Among the human actors, only Tucci (suggesting a cross between a mad scientist and a tax collector) has any sort of character arc as he subtly evolves from a snarky comic role to a more fully fleshed-out character with a conscience. Li, whose appearance has been highly anticipated in China, oozes sex appeal while projecting a strong image as a hard-assed career woman, but her role sadly limits her to a few angry or stressed-out expressions.
Industrial Light & Magic again delivers an orgy of visual effects and animation, delivering lightning-fast, acrobatic movements from the colossal Dinobots, and conjuring the man-made Transformers from graceful cubic formations. While light rays and spots are noticeably blurry against pitch-black backdrops, other 3D effects provide immersive experiences of large-scale destruction, showering the viewer in a beautiful confetti shower of splintered metal and exploding debris.

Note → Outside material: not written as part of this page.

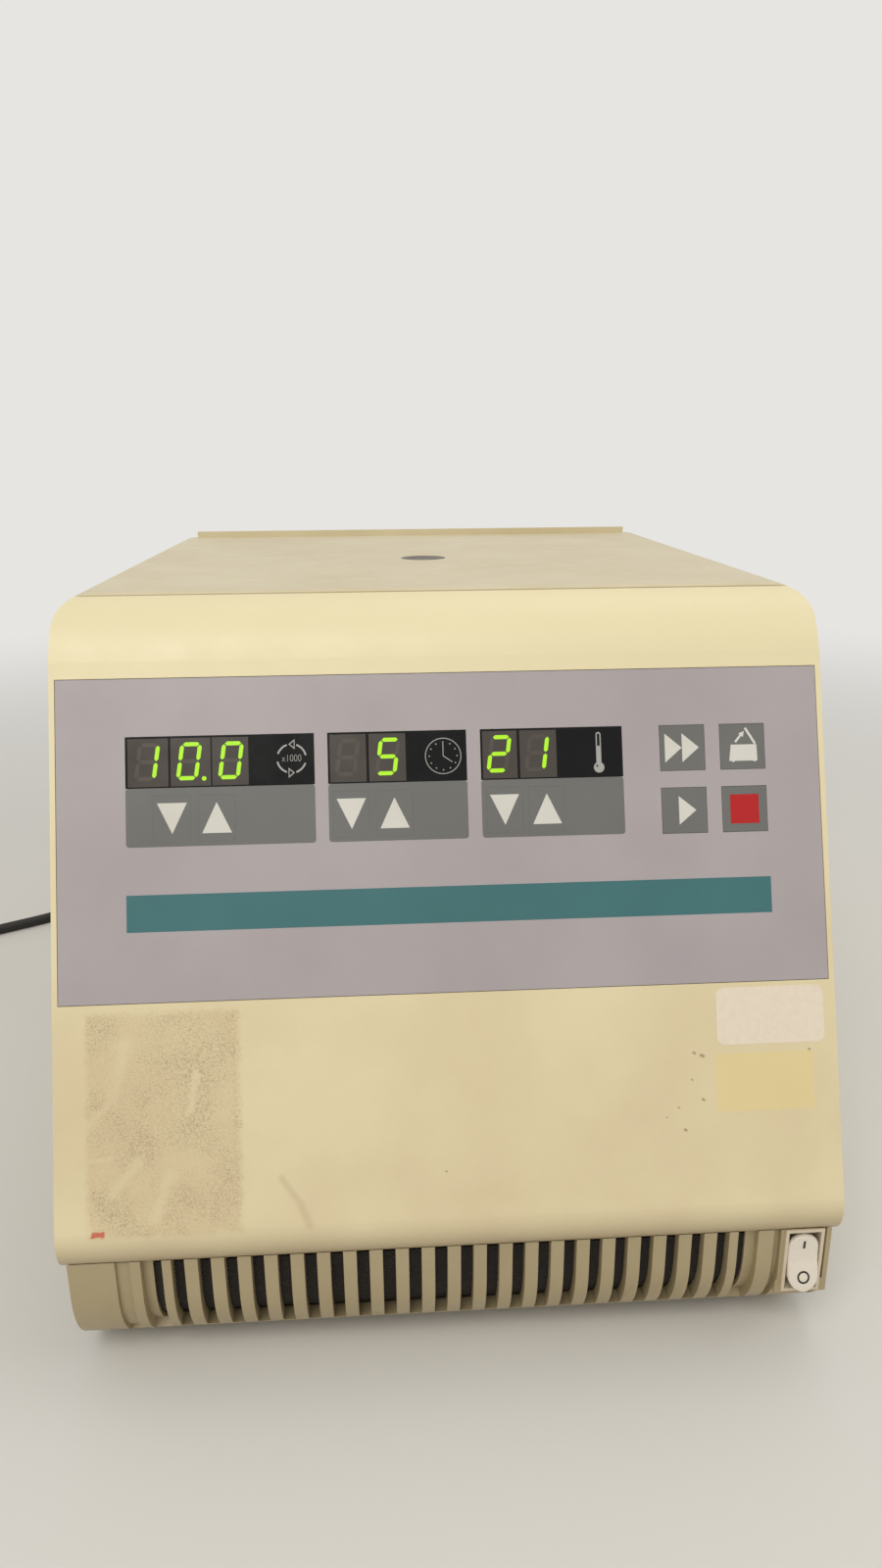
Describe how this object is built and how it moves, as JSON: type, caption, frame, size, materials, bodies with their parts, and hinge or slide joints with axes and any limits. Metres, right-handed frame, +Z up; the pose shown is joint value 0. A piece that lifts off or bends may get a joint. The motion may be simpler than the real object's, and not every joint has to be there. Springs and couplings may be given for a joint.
{
  "type": "refrigerated benchtop centrifuge",
  "caption": "Refrigerated benchtop centrifuge with a slanted control panel, a rear-hinged lid over a chilled rotor chamber and a slotted base.",
  "frame": {"origin": "on the table, under the middle of the cabinet", "axes": "+Z up, the control panel faces -Y, +X to the right as seen from the front"},
  "size_m": [0.5444, 0.7385, 0.2875],
  "materials": {
    "ivory_housing": "moulded ivory plastic with a fine leather-like texture",
    "panel_plate": "lilac-grey printed film on a flat plate",
    "dark_lens": "dark tinted display lens",
    "led_block": "seven-segment display block",
    "key_grey": "grey membrane key with a printed sign",
    "circuit_board": "green circuit board",
    "filter_mesh": "dark woven mesh",
    "black_rubber": "black rubber",
    "liner_plastic": "off-white moulded liner",
    "foam": "pale yellow rigid foam",
    "clear_glass": "clear acrylic",
    "steel": "zinc-plated steel",
    "stainless": "drawn stainless steel",
    "copper": "bright copper tube",
    "rotor_aluminium": "machined aluminium",
    "knob_black": "black moulded plastic",
    "motor_paint": "dark grey painted casting",
    "compressor_paint": "black painted steel shell",
    "rocker_white": "white moulded rocker",
    "cord_black": "black cord sheath"
  },
  "bodies": {
    "cabinet": {"base_tray": "ivory_housing", "chamber_bowl": "stainless", "chamber_gasket": "black_rubber", "compressor": "compressor_paint", "compressor_mounts": "black_rubber", "condenser": "rotor_aluminium", "control_board": "circuit_board", "control_panel": "panel_plate", "cord_coil": "cord_black", "cord_connector": "cord_black", "cord_tail": "cord_black", "display_windows": "dark_lens", "evaporator_coil": "copper", "fan_frame": "knob_black", "front_housing": "ivory_housing", "hinge_brackets": "steel", "hinge_pins": "steel", "housing_screws": "steel", "insulation_jacket": "foam", "intake_filter": "filter_mesh", "latch_body": "steel", "led_displays": "led_block", "mains_cord": "cord_black", "mains_plug": "cord_black", "mains_switch_body": "knob_black", "motor_bearings": "steel", "motor_boot": "black_rubber", "motor_dampers": "black_rubber", "motor_housing": "motor_paint", "motor_plate": "steel", "power_inlet": "knob_black", "power_supply": "steel", "rear_cover": "ivory_housing", "refrigerant_lines": "copper", "rubber_feet": "black_rubber"},
    "lid": {"lid_shell": "ivory_housing", "lid_liner": "liner_plastic", "lid_core": "foam", "lid_screws": "steel", "sight_glass": "clear_glass", "lid_seal": "black_rubber", "lid_hinge_arms": "steel", "lid_striker": "steel"},
    "spindle": {"motor_shaft": "steel", "rotor": "rotor_aluminium", "rotor_lid": "rotor_aluminium"},
    "rotor_clamp": {"rotor_knob": "knob_black"},
    "latch": {"latch_hook": "steel"},
    "rocker": {"mains_rocker": "rocker_white"},
    "fan": {"condenser_fan": "knob_black"},
    "key_fast_cap": {"key_fast": "key_grey"},
    "key_lid_cap": {"key_lid": "key_grey"},
    "key_speed_down_cap": {"key_speed_down": "key_grey"},
    "key_speed_up_cap": {"key_speed_up": "key_grey"},
    "key_start_cap": {"key_start": "key_grey"},
    "key_stop_cap": {"key_stop": "key_grey"},
    "key_temperature_down_cap": {"key_temperature_down": "key_grey"},
    "key_temperature_up_cap": {"key_temperature_up": "key_grey"},
    "key_time_down_cap": {"key_time_down": "key_grey"},
    "key_time_up_cap": {"key_time_up": "key_grey"}
  },
  "joints": [
    {"name": "lid_hinge", "type": "hinge", "parent": "cabinet", "child": "lid", "pos_m": [0, 0.0973, 0.267], "axis": [-1, 0, 0], "range_deg": [0, 80]},
    {"name": "rotor_spin", "type": "hinge", "parent": "cabinet", "child": "spindle", "pos_m": [0, -0.0583, 0.2], "axis": [0, 0, 1], "continuous": true},
    {"name": "rotor_knob_turn", "type": "hinge", "parent": "spindle", "child": "rotor_clamp", "pos_m": [0, -0.0583, 0.24], "axis": [0, 0, 1], "continuous": true},
    {"name": "latch_swing", "type": "hinge", "parent": "cabinet", "child": "latch", "pos_m": [0, -0.177, 0.226], "axis": [1, 0, 0], "range_deg": [0, 12], "stiffness_Nm_per_rad": 0.02},
    {"name": "mains_rocker_tilt", "type": "hinge", "parent": "cabinet", "child": "rocker", "pos_m": [0.1324, -0.27, 0.039], "axis": [1, 0, 0], "range_deg": [0, 16]},
    {"name": "condenser_fan_spin", "type": "hinge", "parent": "cabinet", "child": "fan", "pos_m": [0.038, 0.2282, 0.1105], "axis": [0, 1, 0], "continuous": true},
    {"name": "key_fast_press", "type": "slide", "parent": "cabinet", "child": "key_fast_cap", "axis": [0, 0.9379, -0.3469], "range_m": [0, 0.0004], "stiffness_N_per_m": 400},
    {"name": "key_lid_press", "type": "slide", "parent": "cabinet", "child": "key_lid_cap", "axis": [0, 0.9379, -0.3469], "range_m": [0, 0.0004], "stiffness_N_per_m": 400},
    {"name": "key_speed_down_press", "type": "slide", "parent": "cabinet", "child": "key_speed_down_cap", "axis": [0, 0.9379, -0.3469], "range_m": [0, 0.0004], "stiffness_N_per_m": 400},
    {"name": "key_speed_up_press", "type": "slide", "parent": "cabinet", "child": "key_speed_up_cap", "axis": [0, 0.9379, -0.3469], "range_m": [0, 0.0004], "stiffness_N_per_m": 400},
    {"name": "key_start_press", "type": "slide", "parent": "cabinet", "child": "key_start_cap", "axis": [0, 0.9379, -0.3469], "range_m": [0, 0.0004], "stiffness_N_per_m": 400},
    {"name": "key_stop_press", "type": "slide", "parent": "cabinet", "child": "key_stop_cap", "axis": [0, 0.9379, -0.3469], "range_m": [0, 0.0004], "stiffness_N_per_m": 400},
    {"name": "key_temperature_down_press", "type": "slide", "parent": "cabinet", "child": "key_temperature_down_cap", "axis": [0, 0.9379, -0.3469], "range_m": [0, 0.0004], "stiffness_N_per_m": 400},
    {"name": "key_temperature_up_press", "type": "slide", "parent": "cabinet", "child": "key_temperature_up_cap", "axis": [0, 0.9379, -0.3469], "range_m": [0, 0.0004], "stiffness_N_per_m": 400},
    {"name": "key_time_down_press", "type": "slide", "parent": "cabinet", "child": "key_time_down_cap", "axis": [0, 0.9379, -0.3469], "range_m": [0, 0.0004], "stiffness_N_per_m": 400},
    {"name": "key_time_up_press", "type": "slide", "parent": "cabinet", "child": "key_time_up_cap", "axis": [0, 0.9379, -0.3469], "range_m": [0, 0.0004], "stiffness_N_per_m": 400}
  ]
}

The furiously mobile lensing by d.p. Amir Mokri (“Transformers: Dark of the Moon,” “Man of Steel”), making use of smaller digital Imax 3D cameras for the first time, is even more tactile than before, though it still tries to squeeze too much into the frame.
That visual overkill extends to even the shorter scenes of individual bot-to-bot combat, and several haphazardly staged car chases appear to have been inserted to satisfy the auto lovers in the audience. The aggressive sensory assault is borne out by the breakneck editing of William Goldenberg, Roger Barton and Paul Rubell, and also by the score by Bay’s regular composer, Steve Jablonsky, which achieves a thundering majesty whenever the Autobots make a dramatic entrance, but is otherwise drowned out by the din of the Dolby Atmos sound mix.
Film Review: 'Transformers: Age of Extinction'
Reviewed at Peace Cinema, Shanghai, June 22, 2014. (In Shanghai Film Festival — closer.) MPAA Rating: PG-13. Running time: 165 MIN.
Production
A Paramount release presented in association with Hasbro of a Don Murphy/Tom DeSanto production, a di Bonaventura Pictures production, an Ian Bryce production. Produced by Lorenzo di Bonaventura, DeSanto, Murphy, Bryce. Executive producers, Steven Spielberg, Michael Bay, Brian Goldner, Mark Vahradian. Co-producers, Allegra Clegg, Matthew Cohan, K.C. Hodenfield, Michael Kase.
Crew
Directed by Michael Bay. Screenplay, Ehren Kruger, based on Hasbro's Transformers action figures. Camera (color, 3D), Amir Mokri; editors, William Goldenberg, Roger Barton, Paul Rubell; music, Steve Jablonsky; production designer, Jeffrey Beecroft; supervising art director, Mark W. Mansbridge; art directors, Sebastian Schroeder, Ben Procter, Benjamin Edelberg, Stephen Cooper, Wiliam Ladd Skinner, David E. Scott; set decorator, Rosemary Brandenberg; costume designer, Marie-Sylvie Deveau; sound (Dolby Atmos/Datasat), Peter J. Devlin; supervising sound editors/designers, Ethan Van der Ryn, Erik Aadahl; re-recording mixers, Greg P. Russell, Scott Millan, Jeffrey J. Haboush; special effects supervisor, John Frazier; visual effects supervisor, Scott Farrar; visual effects and animation, Industrial Light & Magic; visual effects, Method; ILM co-visual effects supervisor, Patrick Tubach; ILM visual effects producer, Wayne Billheimer; ILM animation supervisors, Scott Benza, Rick O'Connor; stunt coordinator, Mike Gunther; 3D conversion, Legend 3D, Prime Focus World; 3D stereographer, Matthew Blute; associate producer, Regan Riskas; assistant director, K.C. Hodenfield; casting, Denise Chamian.
With
Mark Wahlberg, Stanley Tucci, Kelsey Grammer, Nicola Peltz, Jack Reynor, Sophia Myles, Li Bingbing, Titus Welliver, T.J. Miller. Voices: Peter Cullen, Frank Welker, John Goodman, Ken Watanabe, Robert Foxworth, John DiMaggio, Mark Ryan, Reno Wilson.